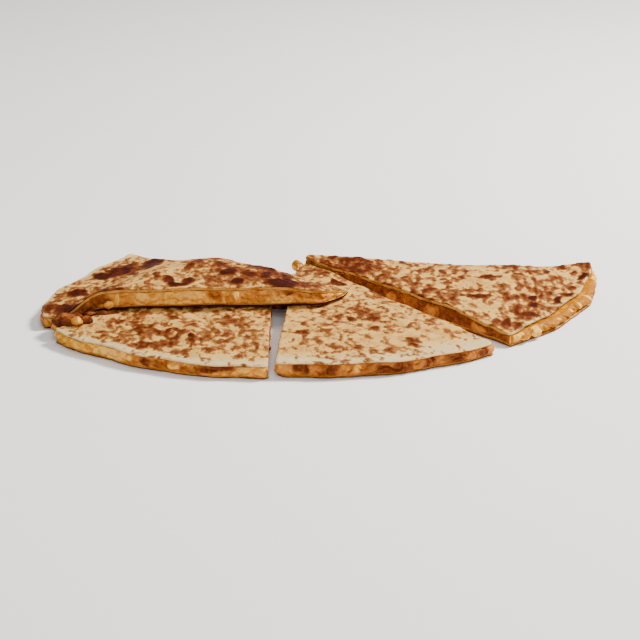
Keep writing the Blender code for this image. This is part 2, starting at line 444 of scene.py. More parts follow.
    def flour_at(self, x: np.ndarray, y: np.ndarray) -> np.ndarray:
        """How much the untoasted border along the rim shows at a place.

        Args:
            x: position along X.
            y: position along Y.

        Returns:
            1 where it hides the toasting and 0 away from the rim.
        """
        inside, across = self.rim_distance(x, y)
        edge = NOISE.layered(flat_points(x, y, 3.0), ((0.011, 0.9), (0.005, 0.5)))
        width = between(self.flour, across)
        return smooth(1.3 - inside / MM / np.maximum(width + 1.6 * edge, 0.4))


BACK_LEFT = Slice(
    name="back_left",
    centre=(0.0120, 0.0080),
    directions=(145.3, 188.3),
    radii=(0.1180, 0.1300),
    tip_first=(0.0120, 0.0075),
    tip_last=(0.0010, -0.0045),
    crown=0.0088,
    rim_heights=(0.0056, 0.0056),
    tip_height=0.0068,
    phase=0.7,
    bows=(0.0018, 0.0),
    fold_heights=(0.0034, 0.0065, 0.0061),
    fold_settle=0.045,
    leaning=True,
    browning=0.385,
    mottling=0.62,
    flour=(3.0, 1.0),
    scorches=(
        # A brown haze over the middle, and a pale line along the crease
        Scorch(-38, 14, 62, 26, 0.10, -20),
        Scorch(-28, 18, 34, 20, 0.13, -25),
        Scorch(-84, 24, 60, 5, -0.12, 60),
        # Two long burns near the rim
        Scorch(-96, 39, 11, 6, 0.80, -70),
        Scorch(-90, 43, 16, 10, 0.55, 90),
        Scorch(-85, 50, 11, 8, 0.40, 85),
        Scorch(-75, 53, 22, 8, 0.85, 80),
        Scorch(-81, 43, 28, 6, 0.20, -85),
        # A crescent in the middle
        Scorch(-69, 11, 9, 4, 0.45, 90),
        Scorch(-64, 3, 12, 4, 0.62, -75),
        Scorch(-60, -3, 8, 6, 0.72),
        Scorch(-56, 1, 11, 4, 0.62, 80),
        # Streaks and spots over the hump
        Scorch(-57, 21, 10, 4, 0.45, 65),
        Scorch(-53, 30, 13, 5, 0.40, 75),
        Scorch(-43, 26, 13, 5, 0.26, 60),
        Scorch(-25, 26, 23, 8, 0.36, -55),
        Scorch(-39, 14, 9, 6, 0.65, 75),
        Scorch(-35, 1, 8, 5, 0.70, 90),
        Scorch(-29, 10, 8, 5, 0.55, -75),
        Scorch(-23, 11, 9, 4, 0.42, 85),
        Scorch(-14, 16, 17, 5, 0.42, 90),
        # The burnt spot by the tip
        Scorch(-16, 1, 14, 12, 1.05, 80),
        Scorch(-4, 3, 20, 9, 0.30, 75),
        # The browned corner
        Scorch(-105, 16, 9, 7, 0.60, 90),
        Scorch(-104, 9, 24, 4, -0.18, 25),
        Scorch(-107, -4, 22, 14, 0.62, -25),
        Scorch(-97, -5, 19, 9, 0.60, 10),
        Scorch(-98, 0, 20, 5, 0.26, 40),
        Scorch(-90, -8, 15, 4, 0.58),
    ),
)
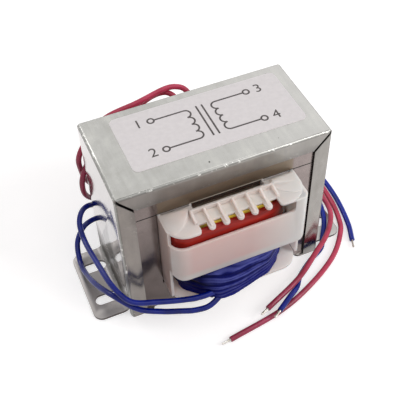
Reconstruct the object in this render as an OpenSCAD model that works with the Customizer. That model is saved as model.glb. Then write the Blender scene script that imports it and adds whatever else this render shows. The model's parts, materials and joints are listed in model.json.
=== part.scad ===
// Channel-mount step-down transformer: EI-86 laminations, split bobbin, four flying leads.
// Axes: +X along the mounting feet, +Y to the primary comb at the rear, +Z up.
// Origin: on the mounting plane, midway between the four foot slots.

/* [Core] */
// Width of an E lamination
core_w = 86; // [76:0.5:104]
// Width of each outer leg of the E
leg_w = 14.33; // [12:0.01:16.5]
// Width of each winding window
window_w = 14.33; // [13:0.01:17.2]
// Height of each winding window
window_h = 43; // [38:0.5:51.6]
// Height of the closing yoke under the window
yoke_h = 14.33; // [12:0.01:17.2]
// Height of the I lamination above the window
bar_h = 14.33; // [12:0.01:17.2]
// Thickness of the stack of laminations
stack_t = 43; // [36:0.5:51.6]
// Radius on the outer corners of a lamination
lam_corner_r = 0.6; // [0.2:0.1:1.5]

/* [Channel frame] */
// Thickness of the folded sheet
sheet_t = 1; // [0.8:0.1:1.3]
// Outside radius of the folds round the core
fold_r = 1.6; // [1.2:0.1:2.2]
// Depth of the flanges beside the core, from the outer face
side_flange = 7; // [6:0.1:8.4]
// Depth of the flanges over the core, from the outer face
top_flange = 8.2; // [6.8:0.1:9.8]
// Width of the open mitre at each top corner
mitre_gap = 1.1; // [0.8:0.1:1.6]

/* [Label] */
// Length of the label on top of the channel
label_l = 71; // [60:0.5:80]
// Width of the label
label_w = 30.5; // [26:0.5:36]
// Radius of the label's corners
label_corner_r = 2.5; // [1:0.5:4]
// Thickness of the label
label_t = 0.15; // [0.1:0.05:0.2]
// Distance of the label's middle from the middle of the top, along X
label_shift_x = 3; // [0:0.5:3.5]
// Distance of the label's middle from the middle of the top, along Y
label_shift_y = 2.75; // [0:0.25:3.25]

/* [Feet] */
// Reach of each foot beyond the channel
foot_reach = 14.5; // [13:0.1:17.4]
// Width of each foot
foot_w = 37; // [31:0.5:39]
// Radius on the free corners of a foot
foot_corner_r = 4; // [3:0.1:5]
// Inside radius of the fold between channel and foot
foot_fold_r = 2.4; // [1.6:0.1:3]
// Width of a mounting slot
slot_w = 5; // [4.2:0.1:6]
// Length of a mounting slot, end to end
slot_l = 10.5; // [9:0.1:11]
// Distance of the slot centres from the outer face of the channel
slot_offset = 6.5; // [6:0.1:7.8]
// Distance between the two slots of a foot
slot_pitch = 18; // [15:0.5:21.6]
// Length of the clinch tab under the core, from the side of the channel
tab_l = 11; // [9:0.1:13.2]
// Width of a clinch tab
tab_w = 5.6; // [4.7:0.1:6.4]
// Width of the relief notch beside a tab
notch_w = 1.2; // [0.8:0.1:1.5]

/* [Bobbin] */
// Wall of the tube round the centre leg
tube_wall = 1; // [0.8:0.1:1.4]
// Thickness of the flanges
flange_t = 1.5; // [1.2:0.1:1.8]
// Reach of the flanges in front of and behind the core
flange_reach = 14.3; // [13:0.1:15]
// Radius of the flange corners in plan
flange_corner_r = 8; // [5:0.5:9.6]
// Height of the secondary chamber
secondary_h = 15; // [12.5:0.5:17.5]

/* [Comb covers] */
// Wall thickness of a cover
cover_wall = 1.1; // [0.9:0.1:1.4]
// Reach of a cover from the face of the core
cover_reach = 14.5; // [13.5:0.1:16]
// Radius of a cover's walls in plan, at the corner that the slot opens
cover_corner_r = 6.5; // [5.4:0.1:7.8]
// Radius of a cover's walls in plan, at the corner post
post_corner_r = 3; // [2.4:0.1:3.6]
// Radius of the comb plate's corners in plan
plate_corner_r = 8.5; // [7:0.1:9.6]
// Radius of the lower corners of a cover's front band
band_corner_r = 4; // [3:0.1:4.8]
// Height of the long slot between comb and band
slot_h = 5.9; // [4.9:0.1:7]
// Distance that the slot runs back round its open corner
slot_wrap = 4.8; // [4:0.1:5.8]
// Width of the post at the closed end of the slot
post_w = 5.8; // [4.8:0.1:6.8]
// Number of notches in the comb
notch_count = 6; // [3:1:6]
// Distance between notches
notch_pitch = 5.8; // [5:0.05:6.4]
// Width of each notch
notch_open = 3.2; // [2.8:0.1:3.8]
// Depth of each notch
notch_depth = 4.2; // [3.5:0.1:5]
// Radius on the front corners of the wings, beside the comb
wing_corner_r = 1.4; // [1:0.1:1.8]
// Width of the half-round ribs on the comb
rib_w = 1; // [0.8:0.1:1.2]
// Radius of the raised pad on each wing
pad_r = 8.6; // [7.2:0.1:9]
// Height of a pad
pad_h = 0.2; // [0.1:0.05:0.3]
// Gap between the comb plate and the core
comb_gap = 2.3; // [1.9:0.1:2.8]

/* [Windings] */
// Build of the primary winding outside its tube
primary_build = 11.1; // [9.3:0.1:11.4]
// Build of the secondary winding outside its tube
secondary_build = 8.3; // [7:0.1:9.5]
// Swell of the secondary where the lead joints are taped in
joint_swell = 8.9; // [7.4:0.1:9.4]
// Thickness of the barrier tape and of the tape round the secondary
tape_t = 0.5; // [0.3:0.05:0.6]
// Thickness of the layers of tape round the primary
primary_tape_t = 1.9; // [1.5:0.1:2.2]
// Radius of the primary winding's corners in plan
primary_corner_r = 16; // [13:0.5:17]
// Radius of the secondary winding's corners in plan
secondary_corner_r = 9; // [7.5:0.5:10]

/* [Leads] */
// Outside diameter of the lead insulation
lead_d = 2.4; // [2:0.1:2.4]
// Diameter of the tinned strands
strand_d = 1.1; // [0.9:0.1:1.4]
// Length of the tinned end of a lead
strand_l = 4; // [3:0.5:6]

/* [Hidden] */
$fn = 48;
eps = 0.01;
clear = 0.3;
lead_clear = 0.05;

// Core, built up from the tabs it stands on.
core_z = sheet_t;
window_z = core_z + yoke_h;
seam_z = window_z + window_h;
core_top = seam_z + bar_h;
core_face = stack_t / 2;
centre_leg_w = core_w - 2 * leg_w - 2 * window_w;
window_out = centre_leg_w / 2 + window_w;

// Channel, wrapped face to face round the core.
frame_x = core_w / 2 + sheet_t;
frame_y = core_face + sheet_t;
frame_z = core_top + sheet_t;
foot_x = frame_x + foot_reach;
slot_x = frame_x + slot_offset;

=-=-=

Everything from the first line of the data through the line containing "return smooth(1.3 - inside" should be echoed exactly. Add nothing.

WORKED ANSWER:
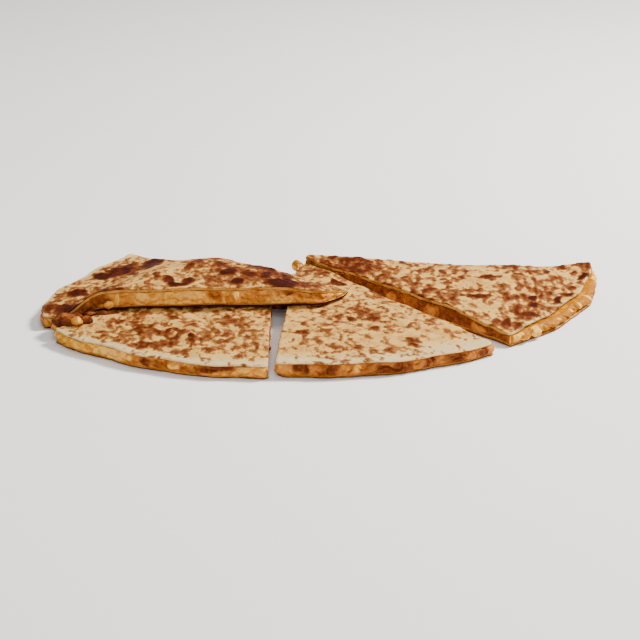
Keep writing the Blender code for this image. This is part 2, starting at line 444 of scene.py. More parts follow.
    def flour_at(self, x: np.ndarray, y: np.ndarray) -> np.ndarray:
        """How much the untoasted border along the rim shows at a place.

        Args:
            x: position along X.
            y: position along Y.

        Returns:
            1 where it hides the toasting and 0 away from the rim.
        """
        inside, across = self.rim_distance(x, y)
        edge = NOISE.layered(flat_points(x, y, 3.0), ((0.011, 0.9), (0.005, 0.5)))
        width = between(self.flour, across)
        return smooth(1.3 - inside / MM / np.maximum(width + 1.6 * edge, 0.4))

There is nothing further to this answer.